It’s been a traumatic week this week. Monday morning started as usual, I was up early and in the shop waiting for the morning’s flower delivery. John was busy working from home and the chucks and ducks were waddling and scratching around in the garden.
It was a bright, crisp day. Although the sun was still warm there was a hint of winter in the air and a slight frost on the ground. As I left for the shop I thought how lovely the seasons are here in Sussex and how more noticeable the changes are when you live in the country.
John popped in around 10am as I had a little delivery I wanted him to make and he mentioned that Jemima duck was quacking and he couldn’t see her mate Crispy who was usually by her side. While he was dropping a bouquet off, I nipped back home to see if I could find Crispy duck, thinking he might have got himself stuck somewhere.
When John returned I was still searching under every bush and corner of the garden, desperate to find him. There were no feathers of signs of struggle, so we hoped he’d just parachuted down into someone else’s garden and was unable to get himself back up.
The shop was busy and I had loads to do, so John remained at home keeping an eye out, while I posted a Facebook message asking people to watch out for him and then headed back to the shop.
I have to thank everyone in Pulborough for responding so quickly, sharing the news that Crispy was missing, checking their gardens and keeping an eye for a lost white duck.
I couldn’t quite believe how the community came together in helping me search for little Crispy.

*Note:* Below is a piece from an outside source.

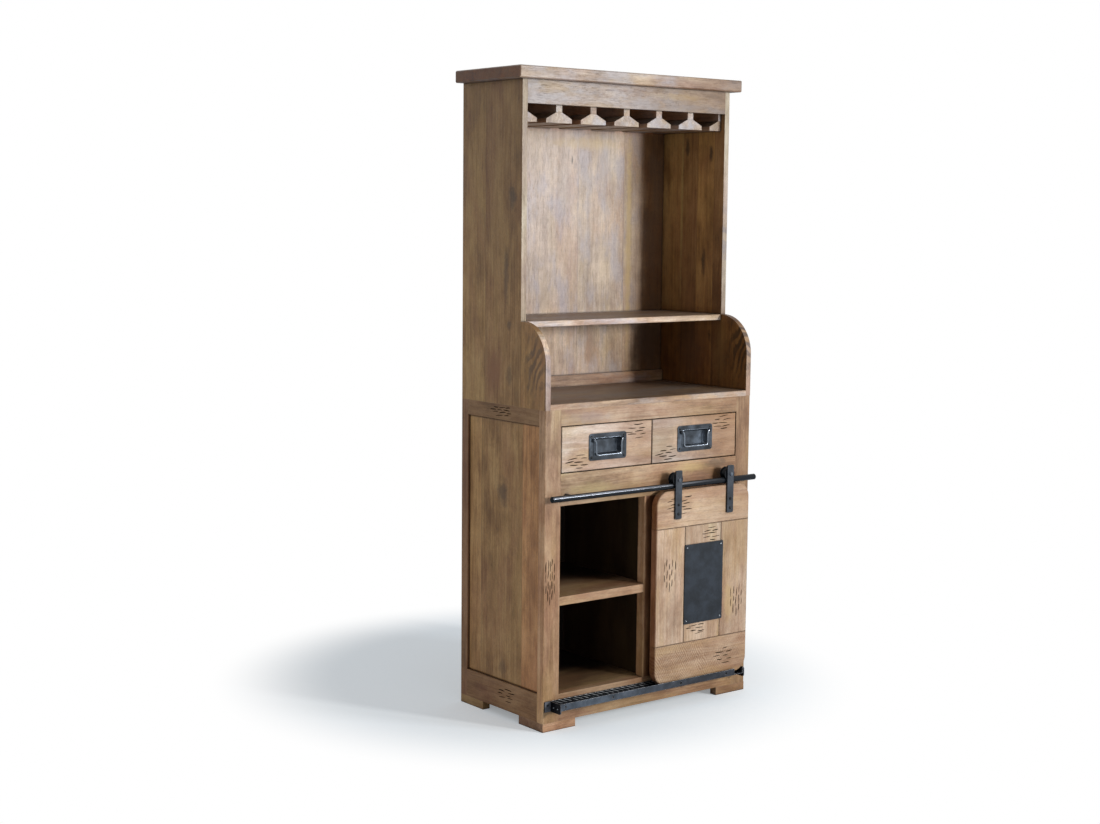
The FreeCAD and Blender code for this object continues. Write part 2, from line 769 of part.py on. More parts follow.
def strap(x):
    """A flat hanger bolted to the door, with the hole for its wheel's axle near the top."""
    half = strap_width / 2
    plate = rounded_plate(x - half, x + half, door_top_z - strap_lap, axle_z + strap_head,
                          door_front_y, strap_thickness, strap_corner_radius)
    axle_hole_radius = axle_radius + axle_clearance
    plate = plate.cut(cylinder_forward(axle_hole_radius, strap_thickness + 2 * overrun, x,
                                       door_front_y + overrun, axle_z))
    for z in strap_screw_heights():
        plate = plate.cut(strap_screw_hole(x, z))
    return plate


def wheel_profile():
    """Places along the axle and radii of the wheel's outside, with the groove in its middle."""
    half = wheel_width / 2
    groove_radius = bar_radius + groove_clearance
    step = math.pi / groove_facets
    corner = groove_radius / math.cos(step / 2)
    profile = [(-half, wheel_radius), (-groove_radius, wheel_radius)]
    for index in range(groove_facets):
        angle = step * (index + 0.5)
        profile.append((-corner * math.cos(angle), wheel_axle_rise - corner * math.sin(angle)))
    return profile + [(groove_radius, wheel_radius), (half, wheel_radius)]


def wheel(x):
    """A grooved wheel with many narrow flats, bored round for its axle."""
    turns = [2 * math.pi * side / wheel_sides for side in range(wheel_sides)]
    rings = []
    for along, reach in wheel_profile():
        rings.append([Vector(x + reach * math.cos(turn), bar_y + along, axle_z + reach * math.sin(turn))
                      for turn in turns])
    bore = cylinder_forward(axle_radius + axle_clearance, wheel_width + 2 * overrun, x,
                            bar_y + wheel_width / 2 + overrun, axle_z)
    return solid_through(rings).cut(bore)


def axle_bolts():
    """Each wheel's bolt, with its head before the strap, and the nut that ends it."""
    pieces = []
    wheel_back_y = bar_y + wheel_width / 2
    nut_front_y = wheel_back_y + wheel_strap_gap
    bolt_end_y = nut_front_y + nut_thickness
    for x in strap_centres_x:
        seat = Vector(x, strap_front_y, axle_z)
        pieces.append(domed_screw(seat, FORWARD, axle_head_radius, axle_head_height,
                                  axle_radius, bolt_end_y - strap_front_y))
        nut = hexagon_prism(nut_across_flats, nut_thickness, Vector(x, nut_front_y, axle_z), BACK)
        pieces.append(nut.cut(cylinder_forward(axle_radius + nut_clearance, nut_thickness + 2 * overrun, x,
                                               bolt_end_y + overrun, axle_z)))
    return Part.makeCompound(pieces)


def bar():
    """The round bar that carries the door, tapped from behind for its two screws."""
    length = body_width - 2 * bar_end_inset
    start = Vector(left_x + bar_end_inset, bar_y, bar_z)
    rod = Part.makeCylinder(bar_radius, length, start, RIGHT)
    ends = [edge for edge in rod.Edges if edge.Curve.TypeId == "Part::GeomCircle"]
    rod = rod.makeChamfer(bar_end_chamfer, ends)
    for x in bar_fixings_x:
        depth = fixing_bite + fixing_hole_clearance
        tip_y = bar_y + bar_radius - depth
        rod = rod.cut(cylinder_forward(fixing_shank_radius + fixing_hole_clearance, depth + overrun, x,
                                       tip_y + depth + overrun, bar_z))
    return rod


def bar_fixings():
    """Spacers between the face and the bar, saddle-cut to it, and the screws through them."""
    pieces = []
    seat_radius = bar_radius + spacer_seat_clearance
    saddle = Part.makeCylinder(seat_radius, body_width, Vector(left_x, bar_y, bar_z), RIGHT)
    screw_tip_y = bar_y + bar_radius - fixing_bite
    for x in bar_fixings_x:
        spacer = cylinder_forward(spacer_radius, face_y - bar_y, x, face_y, bar_z)
        bore = cylinder_forward(fixing_shank_radius + fixing_hole_clearance, face_y - bar_y + 2 * overrun,
                                x, face_y + overrun, bar_z)
        pieces.append(spacer.cut(saddle).cut(bore))
        seat = Vector(x, face_back_y, bar_z)
        pieces.append(domed_screw(seat, BACK, fixing_head_radius, fixing_head_height,
                                  fixing_shank_radius, face_back_y - screw_tip_y))
    return Part.makeCompound(pieces)


def track_channel():
    """A channel with a low tab at each end, its front wall cut away at the right for the door."""
    front_y = face_y - track_reach
    outer = block(track_left_x, track_right_x, front_y, face_y, track_bottom_z, track_top_z)
    inner = block(track_left_x + track_wall, track_right_x - track_wall,
                  front_y + track_wall, face_y - track_wall,
                  track_bottom_z + track_wall, track_top_z + overrun)
    entry = block(track_right_x - track_entry_length, track_right_x - track_wall,
                  front_y - overrun, front_y + track_wall,
                  track_bottom_z + track_wall, track_top_z + overrun)
    above_tabs = block(track_left_x - overrun, track_right_x + overrun,
                       front_y + track_wall, face_y - track_wall,
                       track_top_z - track_tab_drop, track_top_z + overrun)
    channel = outer.cut(inner).cut(entry).cut(above_tabs)
    for x in track_holes_x:
        channel = channel.cut(cylinder_forward(track_access_radius, track_wall + 2 * overrun, x,
                                               front_y + track_wall + overrun, track_hole_z))
    return channel


def track_bracket(sign, end_x):
    """An angle bracket: a leg on the face and a plate that closes the track's end."""
    plate_outer = end_x + sign * bracket_plate_thickness
    leg_end = plate_outer + sign * bracket_leg_length
    z0, z1 = track_bottom_z - bracket_drop, track_top_z
    plate = block(min(end_x, plate_outer), max(end_x, plate_outer),
                  face_y - bracket_reach, face_y, z0, z1)
    corners = [edge for edge in plate.Edges
               if math.isclose(edge.CenterOfMass.y, face_y - bracket_reach)
               and math.isclose(edge.CenterOfMass.x, (end_x + plate_outer) / 2)]
    plate = plate.makeFillet(bracket_corner_radius, corners)
    leg = block(min(plate_outer, leg_end), max(plate_outer, leg_end),
                face_y - bracket_plate_thickness, face_y, z0, z1)
    return plate.fuse(leg).removeSplitter()


def all_pieces():
    """Every piece of the cabinet by its name."""
    pieces = {}
    pieces.update(face_frame())
    for name, shape in side_frame().items():
        pieces[name + "_left"] = shape
        pieces[name + "_right"] = mirrored(shape)
    pieces.update(base_boards())
    for y_name, y_outer, y_sign in (("front", face_y, -1), ("rear", back_y, 1)):
        for x_name, x_outer, x_sign in (("left", left_x, -1), ("right", right_x, 1)):
            pieces["foot_" + y_name + "_" + x_name] = foot(x_outer, x_sign, y_outer, y_sign)
    pieces["hutch_side_left"] = hutch_side()
    pieces["hutch_side_right"] = mirrored(hutch_side())
    pieces.update(hutch_boards())
    pieces.update(glass_rack())
    pieces.update(drawers())
    pieces.update(door_planks())
    pieces["door_plate"] = door_plate()
    pieces["strap_screws"] = strap_screws()
    for name, x in zip(("left", "right"), strap_centres_x):
        pieces["strap_" + name] = strap(x)
        pieces["wheel_" + name] = wheel(x)
    pieces["axle_bolts"] = axle_bolts()
    pieces["door_bar"] = bar()
    pieces["bar_fixings"] = bar_fixings()
    pieces["track_channel"] = track_channel()
    pieces["track_bracket_left"] = track_bracket(-1, track_left_x)
    pieces["track_bracket_right"] = track_bracket(1, track_right_x)
    return pieces


os.makedirs("parts", exist_ok=True)
for piece_name, piece_shape in all_pieces().items():
    piece_shape.exportStep("parts/" + piece_name + ".step")
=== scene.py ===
import logging
import math
import random
from dataclasses import dataclass
from enum import Enum
from typing import Any, Callable, Sequence

import bmesh
import bpy
from bpy.types import ColorRamp, Material, Node, NodeSocket, Object, World
from mathutils import Matrix, Vector


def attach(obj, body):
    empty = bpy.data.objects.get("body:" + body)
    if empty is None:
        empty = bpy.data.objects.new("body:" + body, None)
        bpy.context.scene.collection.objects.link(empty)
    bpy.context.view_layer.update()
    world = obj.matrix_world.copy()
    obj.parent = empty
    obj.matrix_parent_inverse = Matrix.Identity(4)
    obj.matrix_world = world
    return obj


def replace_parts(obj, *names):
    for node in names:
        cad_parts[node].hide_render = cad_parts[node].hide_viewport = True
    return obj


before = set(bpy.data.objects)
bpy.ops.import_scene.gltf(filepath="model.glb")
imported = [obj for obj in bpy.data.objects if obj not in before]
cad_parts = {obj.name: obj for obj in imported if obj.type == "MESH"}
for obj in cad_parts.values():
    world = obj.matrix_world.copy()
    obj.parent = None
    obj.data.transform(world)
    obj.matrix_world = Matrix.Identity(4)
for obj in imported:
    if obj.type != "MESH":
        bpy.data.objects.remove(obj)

Colour = tuple[float, float, float]
Point = tuple[float, float, float]
Stops = Sequence[tuple[float, Colour]]
Faces = tuple[tuple[Point, Colour], ...]
Values = dict[str | int, Any]

log = logging.getLogger("wine_cabinet")

RIGHTWARD: Point = (1.0, 0.0, 0.0)
LEFTWARD: Point = (-1.0, 0.0, 0.0)
BACKWARD: Point = (0.0, 1.0, 0.0)
FRONTWARD: Point = (0.0, -1.0, 0.0)
UPWARD: Point = (0.0, 0.0, 1.0)
DOWNWARD: Point = (0.0, 0.0, -1.0)
WHITE: Colour = (1.0, 1.0, 1.0)

# Rays that shaders take at each point, and how far a rounded normal leans over an edge
AIR_RAYS = 6
EDGE_RAYS = 4
EDGE_BEND = (0.995, 0.8)
# Lengths in metres: rounded edges, how far the painted shade of corners and hollows spreads, the depth of
# reliefs, a glued joint's dark line
WOOD_EDGE = 0.0016
SEAM_EDGE = 0.0032
STEEL_EDGE = 0.0009
CORNER_REACH = 0.007
HOLLOW_REACH = 0.045
WOOD_RELIEF = 0.0007
STEEL_RELIEF = 0.0003
JOINT_LINE = (0.0003, 0.0012)
# How far apart the wood of two boards or of two staves can lie, and how much its grain sways
BOARD_SHIFT = 4.0
STAVE_SHIFT = 9.0
GRAIN_SWAY = 0.035
RINGS_PER_BAND = 46.0
# How deep a patch reaches into a board
PATCH_DEPTH = 0.1
# A chisel stroke's sections, each from side to side: shares of its half width, with heights
STROKE_SECTIONS = 7
STROKE_SHAPE = ((-1.0, 0.00002), (-0.78, 0.00016), (0.0, 0.00006), (0.78, 0.00016), (1.0, 0.00002))
# A screw's head: how deep it is sunk, its sides, and its profile as shares of its radius and height
HEAD_SUNK = 0.0004
HEAD_SIDES = 28
HEAD_SHAPE = ((1.0, 0.3), (0.93, 0.58), (0.76, 0.82), (0.55, 0.96), (0.44, 1.0), (0.4, 0.94), (0.36, 0.35),
              (0.02, 0.3))
SHARP_ANGLE = math.radians(38)
WELD_DISTANCE = 1e-7


def grey(level: float) -> Colour:
    """A grey of some level."""
    return (level, level, level)


def shade(colour: Colour, amount: float) -> Colour:
    """A colour made darker or lighter."""
    return tuple(part * amount for part in colour)


# ---- shader writing


def operator(operation: str, reflected: bool = False) -> Callable[["Wire", "Wire | float"], "Wire"]:
    """Make an operator of Wire from a Math node's operation, with the wire second if it is reflected."""
    return lambda wire, other: wire.sheet.maths(operation, *((other, wire) if reflected else (wire, other)))


class Wire:
    """An output of a shader node that can be used in a Python expression."""

    __add__, __radd__ = operator("ADD"), operator("ADD", True)
    __sub__, __rsub__ = operator("SUBTRACT"), operator("SUBTRACT", True)
    __mul__, __rmul__ = operator("MULTIPLY"), operator("MULTIPLY", True)
    __truediv__, __rtruediv__ = operator("DIVIDE"), operator("DIVIDE", True)

    def __init__(self, sheet: "ShaderSheet", socket: NodeSocket) -> None:
        """Keep the sheet and the socket that the wire comes from."""
        self.sheet = sheet
        self.socket = socket

    def __abs__(self) -> "Wire":
        """Absolute value."""
        return self.sheet.maths("ABSOLUTE", self)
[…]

People kept popping into the shop to ask if there was any news and we even had a couple of people phone up desperate for good news. One lady even stopped John in the street and asked if Crispy was back. At first John was a little confused, how would someone he hadn’t met, know his duck was missing? You could say it’s the power of social media, but it was the response from everyone, however they heard, that was so heart-warming.
I spent most of the day running out of the shop at the drop of a hat, every time I heard a whisper of a sighting or possible lead.
At the end of the day, there was still no sign of Crispy. Jemima was still quacking and the chickens were all present, correct and ready for bed. John and I kept going out throughout the evening, hoping Crispy would be back, waiting to be let into the hen/duck house, but there was no sign of him.
The next day one of our neighbours came into the shop with the news that she’d found a load of white feathers strewn across her garden, which backed on to ours.
I was really upset, but so was Jemima and now I knew for sure that Crispy wasn’t coming back, my most urgent task was to get Jemima a new friend. I found somewhere near by that reared and sold all sorts of poultry and they had a duck I could have.
So, off I went…
I came back with a large box which carried into the shop. I opened the flaps and out popped a long snake-like neck and head of what Claire2 said was the ugliest duck she’d ever seen.
Meet ‘Ugly Betty’.
She was not only ugly, but angry too. Ugly and Angry…mmm.
Jemima wasn’t too enamoured by her either, she was no replacement for handsome Crispy Duck. But she wasn’t supposed to be a replacement, nothing could replace little Crispy.
Other news in the village includes our local pub ‘The Oddfellows Arms’ which has a brand new sign, taking it back to it’s traditional roots.
There’s also rumour of a new business coming to the village. I hope that’s the case and they do well. If I hear any more, I’ll let you know.